What you will do >> Using the data beneath, show every line that includes the word "with".

Supplied information >>
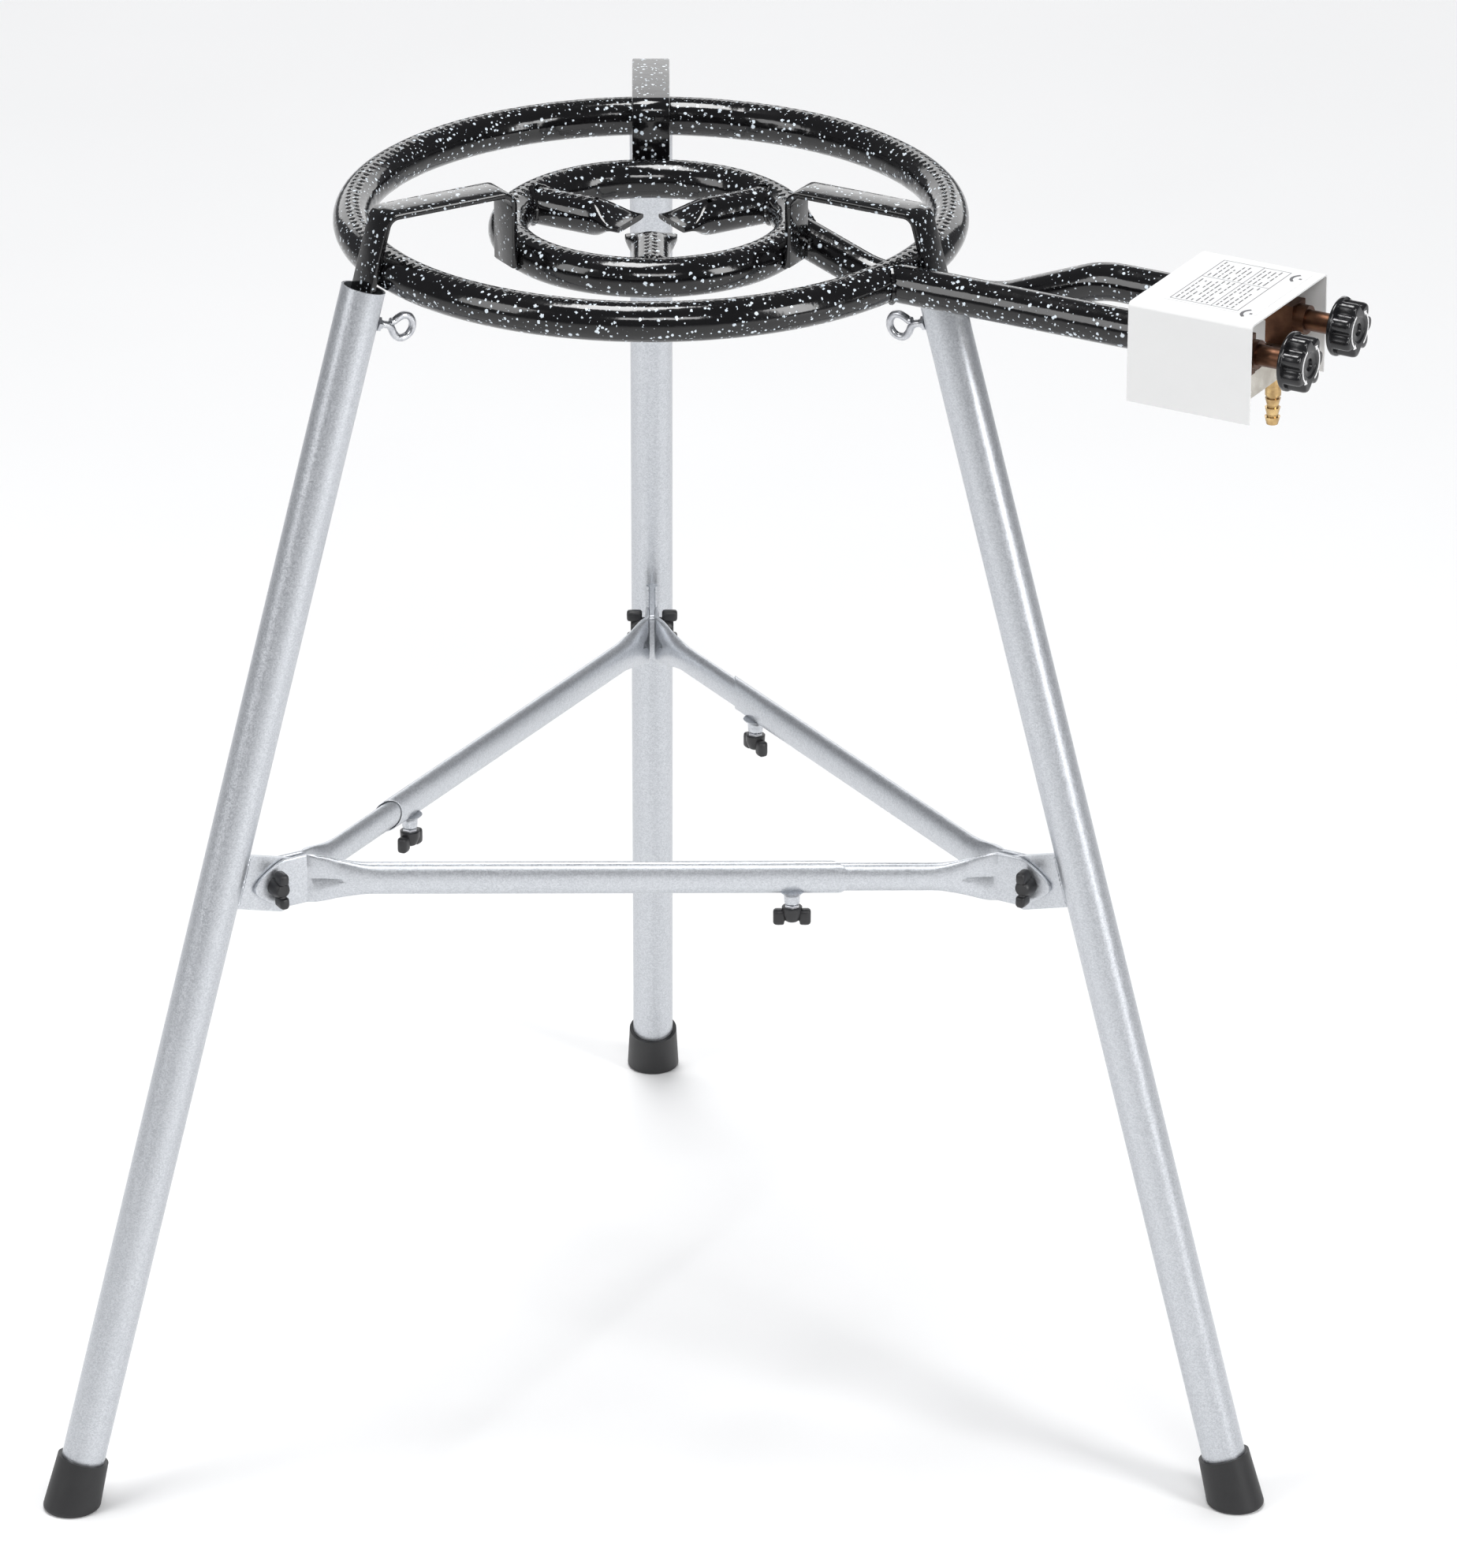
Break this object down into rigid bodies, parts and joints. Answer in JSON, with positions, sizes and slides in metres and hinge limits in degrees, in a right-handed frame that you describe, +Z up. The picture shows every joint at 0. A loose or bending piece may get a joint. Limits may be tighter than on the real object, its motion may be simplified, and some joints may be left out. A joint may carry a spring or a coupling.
{
  "type": "tripod gas burner",
  "caption": "Two-ring gas burner with speckled enamel rings, pan supports, valve cover and knobs, standing on a splayed tripod with telescopic braces.",
  "frame": {"origin": "on the floor, in the middle of the overall footprint", "axes": "+Z up, +Y toward the back leg, control end toward +X and -Y"},
  "size_m": [0.8316, 0.7268, 0.842],
  "materials": {
    "speckled_enamel": "glossy vitreous enamel with small white speckles",
    "white_paint": "satin white powder coat",
    "label": null,
    "brass": "turned brass",
    "nickel": "nickel plated bar",
    "black_phenolic": "polished black moulding",
    "black_nylon": "satin black moulding",
    "rubber": "matt black rubber",
    "silver_paint": "fine metallic silver paint",
    "zinc": "bright zinc plate"
  },
  "bodies": {
    "burner": {"outer_ring": "speckled_enamel", "inner_ring": "speckled_enamel", "burner_spurs": "speckled_enamel", "outer_feed_tube": "speckled_enamel", "inner_feed_tube": "speckled_enamel", "pan_support_back": "speckled_enamel", "pan_support_left": "speckled_enamel", "pan_support_right": "speckled_enamel", "valve_cover": "white_paint", "cover_label": "label", "cover_bracket": "zinc", "gas_rail": "nickel", "rail_plug": "nickel", "gas_inlet": "brass", "valve_body_outer": "brass", "valve_body_inner": "brass", "injectors": "brass"},
    "outer_knob": {"spindle_outer": "brass", "knob_outer": "black_phenolic"},
    "inner_knob": {"spindle_inner": "brass", "knob_inner": "black_phenolic"},
    "leg_back": {"leg_tube_back": "silver_paint", "brace_tab_back": "silver_paint", "clamp_nut_back": "zinc", "foot_cap_back": "rubber"},
    "eye_back": {"eye_screw_back": "zinc"},
    "tab_bolt_back": {"tab_screw_back": "zinc", "tab_wing_head_back": "black_nylon"},
    "tab_nut_back": {"tab_wing_nut_back": "black_nylon"},
    "strut_back": {"brace_outer_back": "silver_paint", "lock_boss_back": "zinc"},
    "strut_slide_back": {"brace_inner_back": "silver_paint"},
    "lock_back": {"lock_screw_back": "zinc", "lock_wing_back": "black_nylon"},
    "leg_left": {"leg_tube_left": "silver_paint", "brace_tab_left": "silver_paint", "clamp_nut_left": "zinc", "foot_cap_left": "rubber"},
    "eye_left": {"eye_screw_left": "zinc"},
    "tab_bolt_left": {"tab_screw_left": "zinc", "tab_wing_head_left": "black_nylon"},
    "tab_nut_left": {"tab_wing_nut_left": "black_nylon"},
    "strut_left": {"brace_outer_left": "silver_paint", "lock_boss_left": "zinc"},
    "strut_slide_left": {"brace_inner_left": "silver_paint"},
    "lock_left": {"lock_screw_left": "zinc", "lock_wing_left": "black_nylon"},
    "leg_right": {"leg_tube_right": "silver_paint", "brace_tab_right": "silver_paint", "clamp_nut_right": "zinc", "foot_cap_right": "rubber"},
    "eye_right": {"eye_screw_right": "zinc"},
    "tab_bolt_right": {"tab_screw_right": "zinc", "tab_wing_head_right": "black_nylon"},
    "tab_nut_right": {"tab_wing_nut_right": "black_nylon"},
    "strut_right": {"brace_outer_right": "silver_paint", "lock_boss_right": "zinc"},
    "strut_slide_right": {"brace_inner_right": "silver_paint"},
    "lock_right": {"lock_screw_right": "zinc", "lock_wing_right": "black_nylon"}
  },
  "joints": [
    {"name": "outer_knob_turn", "type": "hinge", "parent": "burner", "child": "outer_knob", "pos_m": [0.36102, -0.34273, 0.803], "axis": [0.866, -0.5, 0], "range_deg": [0, 180]},
    {"name": "inner_knob_turn", "type": "hinge", "parent": "burner", "child": "inner_knob", "pos_m": [0.39502, -0.28384, 0.803], "axis": [0.866, -0.5, 0], "range_deg": [0, 180]},
    {"name": "leg_back_splay", "type": "hinge", "parent": "burner", "child": "leg_back", "pos_m": [-0.02285, 0.12376, 0.77235], "axis": [1, 0, 0], "range_deg": [-2, 2]},
    {"name": "leg_left_splay", "type": "hinge", "parent": "burner", "child": "leg_left", "pos_m": [-0.20591, -0.1933, 0.77235], "axis": [-0.5, 0.866, 0], "range_deg": [-2, 2]},
    {"name": "leg_right_splay", "type": "hinge", "parent": "burner", "child": "leg_right", "pos_m": [0.1602, -0.1933, 0.77235], "axis": [-0.5, -0.866, 0], "range_deg": [-2, 2]},
    {"name": "eye_back_turn", "type": "hinge", "parent": "leg_back", "child": "eye_back", "pos_m": [-0.02285, 0.12376, 0.77235], "axis": [0, -0.9613, -0.2756], "range_deg": [0, 720]},
    {"name": "strut_back_pivot", "type": "hinge", "parent": "leg_back", "child": "strut_back", "pos_m": [-0.02285, 0.18956, 0.405], "axis": [1, 0, 0], "range_deg": [-2, 2]},
    {"name": "strut_back_slide", "type": "slide", "parent": "strut_back", "child": "strut_slide_back", "axis": [-0.5, -0.866, 0], "range_m": [-0.025, 0.025]},
    {"name": "lock_back_turn", "type": "hinge", "parent": "strut_back", "child": "lock_back", "pos_m": [-0.17993, -0.09913, 0.405], "axis": [0, 0, -1], "range_deg": [0, 720]},
    {"name": "tab_bolt_back_turn", "type": "hinge", "parent": "leg_back", "child": "tab_bolt_back", "pos_m": [-0.02285, 0.18956, 0.405], "axis": [-1, 0, 0], "range_deg": [0, 720]},
    {"name": "tab_nut_back_turn", "type": "hinge", "parent": "leg_back", "child": "tab_nut_back", "pos_m": [-0.02285, 0.18956, 0.405], "axis": [1, 0, 0], "range_deg": [0, 720]},
    {"name": "eye_left_turn", "type": "hinge", "parent": "leg_left", "child": "eye_left", "pos_m": [-0.20591, -0.1933, 0.77235], "axis": [0.8325, 0.4806, -0.2756], "range_deg": [0, 720]},
    {"name": "strut_left_pivot", "type": "hinge", "parent": "leg_left", "child": "strut_left", "pos_m": [-0.26289, -0.2262, 0.405], "axis": [-0.5, 0.866, 0], "range_deg": [-2, 2]},
    {"name": "strut_left_slide", "type": "slide", "parent": "strut_left", "child": "strut_slide_left", "axis": [1, 0, 0], "range_m": [-0.025, 0.025]},
    {"name": "lock_left_turn", "type": "hinge", "parent": "strut_left", "child": "lock_left", "pos_m": [0.06566, -0.21789, 0.405], "axis": [0, 0, -1], "range_deg": [0, 720]},
    {"name": "tab_bolt_left_turn", "type": "hinge", "parent": "leg_left", "child": "tab_bolt_left", "pos_m": [-0.26289, -0.2262, 0.405], "axis": [0.5, -0.866, 0], "range_deg": [0, 720]},
    {"name": "tab_nut_left_turn", "type": "hinge", "parent": "leg_left", "child": "tab_nut_left", "pos_m": [-0.26289, -0.2262, 0.405], "axis": [-0.5, 0.866, 0], "range_deg": [0, 720]},
    {"name": "eye_right_turn", "type": "hinge", "parent": "leg_right", "child": "eye_right", "pos_m": [0.1602, -0.1933, 0.77235], "axis": [-0.8325, 0.4806, -0.2756], "range_deg": [0, 720]},
    {"name": "strut_right_pivot", "type": "hinge", "parent": "leg_right", "child": "strut_right", "pos_m": [0.21719, -0.2262, 0.405], "axis": [-0.5, -0.866, 0], "range_deg": [-2, 2]},
    {"name": "strut_right_slide", "type": "slide", "parent": "strut_right", "child": "strut_slide_right", "axis": [-0.5, 0.866, 0], "range_m": [-0.025, 0.025]},
    {"name": "lock_right_turn", "type": "hinge", "parent": "strut_right", "child": "lock_right", "pos_m": [0.04571, 0.05417, 0.405], "axis": [0, 0, -1], "range_deg": [0, 720]},
    {"name": "tab_bolt_right_turn", "type": "hinge", "parent": "leg_right", "child": "tab_bolt_right", "pos_m": [0.21719, -0.2262, 0.405], "axis": [0.5, 0.866, 0], "range_deg": [0, 720]},
    {"name": "tab_nut_right_turn", "type": "hinge", "parent": "leg_right", "child": "tab_nut_right", "pos_m": [0.21719, -0.2262, 0.405], "axis": [-0.5, -0.866, 0], "range_deg": [0, 720]}
  ],
  "couplings": [
    {"joint": "strut_back_pivot", "follows": "leg_back_splay", "ratio": -1},
    {"joint": "strut_back_slide", "follows": "leg_back_splay", "m_per_rad": 0.63627},
    {"joint": "leg_left_splay", "follows": "leg_back_splay", "ratio": 1},
    {"joint": "strut_left_pivot", "follows": "leg_back_splay", "ratio": -1},
    {"joint": "strut_left_slide", "follows": "leg_back_splay", "m_per_rad": 0.63627},
    {"joint": "leg_right_splay", "follows": "leg_back_splay", "ratio": 1},
    {"joint": "strut_right_pivot", "follows": "leg_back_splay", "ratio": -1},
    {"joint": "strut_right_slide", "follows": "leg_back_splay", "m_per_rad": 0.63627}
  ]
}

Response below >>
Break this object down into rigid bodies, parts and joints. Answer in JSON, with positions, sizes and slides in metres and hinge limits in degrees, in a right-handed frame that you describe, +Z up. The picture shows every joint at 0. A loose or bending piece may get a joint. Limits may be tighter than on the real object, its motion may be simplified, and some joints may be left out. A joint may carry a spring or a coupling.
  "caption": "Two-ring gas burner with speckled enamel rings, pan supports, valve cover and knobs, standing on a splayed tripod with telescopic braces.",
    "speckled_enamel": "glossy vitreous enamel with small white speckles",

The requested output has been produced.